Bare in mind when looking at these beamshots, that I’m not seeing that extreme violet in real life. I can’t help it. For some reason my iPad is trying to compensate for the extreme hot spot from the narrow beam triple optic. It is intense, but all that violet isn’t real. Rosy…yes.

Left to right
Yesterday’s Oslon 4000K with today’s Oslon 4000k



Nichia 219B and 4000K Oslon

Yes I like today’s 4000K Oslon SSL 150. No it’s not really purple, it’s actually very nice. I hate yesterday’s Oslon 4000K. I think the green is ugly. I call this a win.
I may try a medium angle frosted triple optic on this light to see what happens.

Another beamshot of both the 4000K Osrams.

So today's ssl150's have the same tint/CRI specifications as yesterdays ssl80's ? From the looks I assume that these ssl150's are from one older generation than the ssl80 from yesterday (these ssl150 have no phosfor-poor outside the die-area), but I'm beginning to wonder how consistent Osram is in their tints, within one led-type and over different led-types and generations.

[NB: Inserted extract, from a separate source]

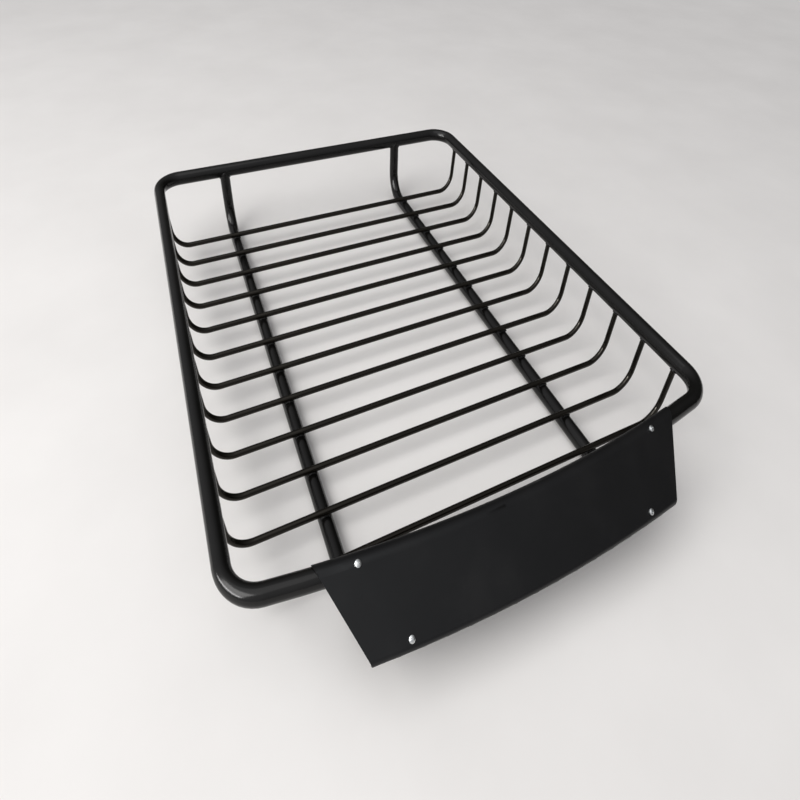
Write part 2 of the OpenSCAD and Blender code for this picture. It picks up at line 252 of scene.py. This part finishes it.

Congrats on getting the mod done btw!

Nice recovery Of. Its good to see it all come together. As for taking white/grey wall shots I gave up along time ago. I just could not get any settings to do the light justice and stick to outdoor pictures.

What led is on the hit list next?

I have one 4500K Osram to try out. I think I might have a 3000K one also.

All I know djozz is that this SSL 150 emitter changes tint as you give it more juice. It starts off yellowish and gets whiter as you go up in the modes. There’s a huge difference when you jump from 50% to DD (about 2.5A). 50% gives an even straw tint, but when you step it up to 100%, it’s like you switched to a different emitter.

Do the Osram emitters exhibit the same tendency to tint shift as the Crees ?

I can’t answer that Jack. This is my first days experience with Osram emitters so I don’t really know what to expect from them.
Edit: all I know is that the first emitters I tried were as ugly as those green XPGs 4Sevens used to have in their Quarks.